In a poor room with a sloping ceiling and containing very little furniture was a mite of a boy, some five or six years old, nursing and hushing a heavy child of eighteen months. There was no fire, though the weather was cold; both children were wrapped in some poor shawls and tippets as a substitute. [...] We were looking at one another and at these two children when there came into the room a very little girl, childish in figure but shrewd and older-looking in the face--pretty-faced too--wearing a womanly sort of bonnet much too large for her and drying her bare arms on a womanly sort of apron. Her fingers were white and wrinkled with washing, and the soap-suds were yet smoking which she wiped off her arms. [...]

"Oh, here's Charley!" said the boy.

The child he was nursing stretched forth its arms and cried out to be taken by Charley. The little girl took it, in a womanly sort of manner belonging to the apron and the bonnet, and stood looking at us over the burden that clung to her most affectionately.

"Is it possible," whispered my guardian as we put a chair for the little creature and got her to sit down with her load, the boy keeping close to her, holding to her apron, "that this child works for the rest? Look at this! For God's sake, look at this!"

It was a thing to look at. The three children close together, and two of them relying solely on the third, and the third so young and yet with an air of age and steadiness that sat so strangely on the childish figure. (15.47-61)

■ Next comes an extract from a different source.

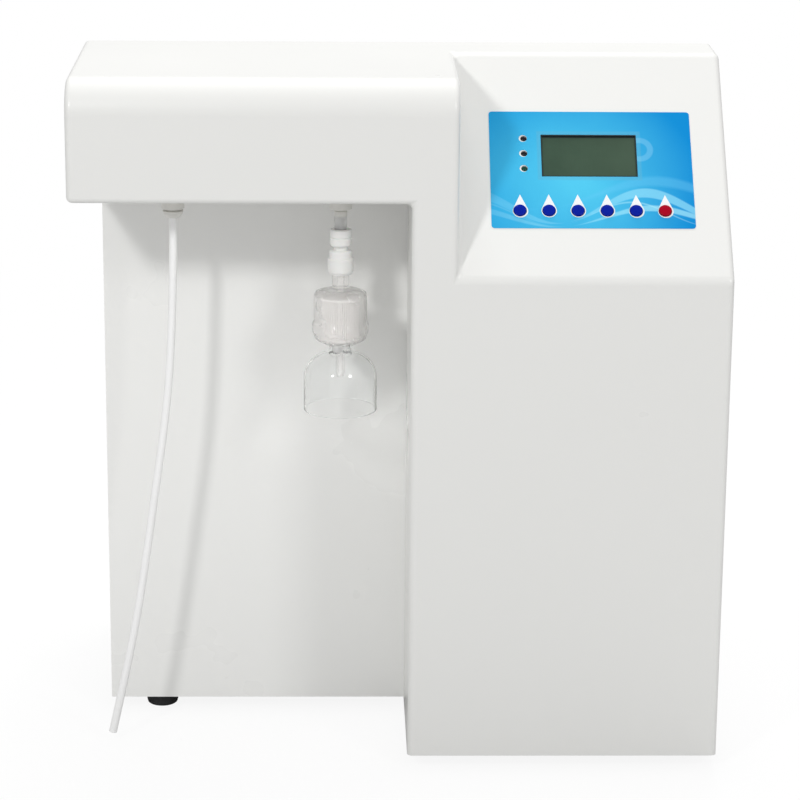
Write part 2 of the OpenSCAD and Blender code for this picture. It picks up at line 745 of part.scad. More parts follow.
// Outlets
// Bulkhead fitting through the head: flange, body, grooved neck and a tip that narrows downwards
module outlet_body(x, slot_neck_d, tip_low_d, tip_high_d, tip_h) {
  difference() {
    union() {
      rod_z(x, outlet_d, head_z - outlet_flange_t, head_z, outlet_flange_d / 2);
      rod_z(x, outlet_d, head_z - eps, spigot_z, outlet_thread_d / 2);
      rod_z(x, outlet_d, outlet_low, head_z - outlet_flange_t + eps, outlet_body_d / 2);
      rod_z(x, outlet_d, tip_top - eps, outlet_low + eps, slot_neck_d / 2);
      translate([x, outlet_d, tip_top - tip_h]) cylinder(h = tip_h, d1 = tip_low_d, d2 = tip_high_d);
    }
    rod_z(x, outlet_d, tip_top - tip_h - 1, spigot_z + 1, outlet_bore_d / 2);
  }
}
module tube_outlet_fitting() {
  color(cream) in_case() outlet_body(tube_outlet_x, taper_d, taper_d, taper_top_d, taper_h);
}
module filter_outlet_fitting() {
  color(cream) in_case() outlet_body(filter_outlet_x, ferrule_d - 3, ferrule_d, ferrule_d, ferrule_h);
}
module outlet_nuts() {
  color(cream) in_case() for (x = [tube_outlet_x, filter_outlet_x])
    translate([x, outlet_d, head_z + shell_t]) difference() {
      cylinder(h = nut_t, d = nut_d, $fn = 6);
      translate([0, 0, -1]) cylinder(h = nut_t + 2, d = outlet_thread_d);
    }
}
module outlet_valves() {
  color(cream) in_case() for (x = [tube_outlet_x, filter_outlet_x]) {
    difference() {
      block([x - valve_w / 2, outlet_d - valve_w / 2, spigot_z],
        [x + valve_w / 2, outlet_d + valve_w / 2, spigot_z + valve_h]);
      rod_z(x, outlet_d, spigot_z - 1, spigot_z + 8, outlet_bore_d / 2);
    }
    rod_y(x, outlet_d + valve_w / 2 - eps, outlet_d + valve_w / 2 + port_l,
      spigot_z + valve_h / 2, port_d / 2);
    rod_z(x, outlet_d, spigot_z + valve_h - eps, spigot_z + valve_h + coil_h, coil_d / 2);
  }
}
module dispense_tube() {
  color(clear) in_case() sweep(curve(hose_points, 2), hose_d / 2, hose_sides, end_ways(hose_points));
}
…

OK, so not to rain on the sadness parade here or anything, but this passage comes a little too close to "poverty tourism" for our liking. There are so many details, and Esther and Jarndyce stand and stare at these kids for so long, that it starts to feel a little bit like feeding time at the zoo. Or maybe Shmoop's getting a little cynical in its old age.

Quote #3

Jo lives--that is to say, Jo has not yet died--in a ruinous place known to the like of him by the name of Tom-all-Alone's. [...] It must be a strange state to be like Jo! To shuffle through the streets, unfamiliar with the shapes, and in utter darkness as to the meaning, of those mysterious symbols, so abundant over the shops, and at the corners of streets, and on the doors, and in the windows! To see people read, and to see people write, and to see the postmen deliver letters, and not to have the least idea of all that language--to be, to every scrap of it, stone blind and dumb! It must be very puzzling to see the good company going to the churches on Sundays, with their books in their hands, and to think (for perhaps Jo does think at odd times) what does it all mean, and if it means anything to anybody, how comes it that it means nothing to me? To be hustled, and jostled, and moved on; and really to feel that it would appear to be perfectly true that I have no business here, or there, or anywhere; and yet to be perplexed by the consideration that I am here somehow, too, and everybody overlooked me until I became the creature that I am! It must be a strange state, not merely to be told that I am scarcely human (as in the case of my offering myself for a witness), but to feel it of my own knowledge all my life! To see the horses, dogs, and cattle go by me and to know that in ignorance I belong to them and not to the superior beings in my shape, whose delicacy I offend! Jo's ideas of a criminal trial, or a judge, or a bishop, or a government, or that inestimable jewel to him (if he only knew it) the Constitution, should be strange! His whole material and immaterial life is wonderfully strange; his death, the strangest thing of all. (16.8-12)

This is kind of an amazing passage. For one brief paragraph, Jo suddenly gets to be the narrator of the novel. Notice how the text switches from talking about Jo in the third person ("Jo lives," "it must be strange to be like Jo") to trying to imagine his inner monologue in the first person ("I have no business here," "I am here somehow"). This isn't really in character, since Jo doesn't really know half these words, but it's pretty startling to suddenly get a glimpse inside Jo's head as he wonders what the point of his life is and thinks about how he's like a dog.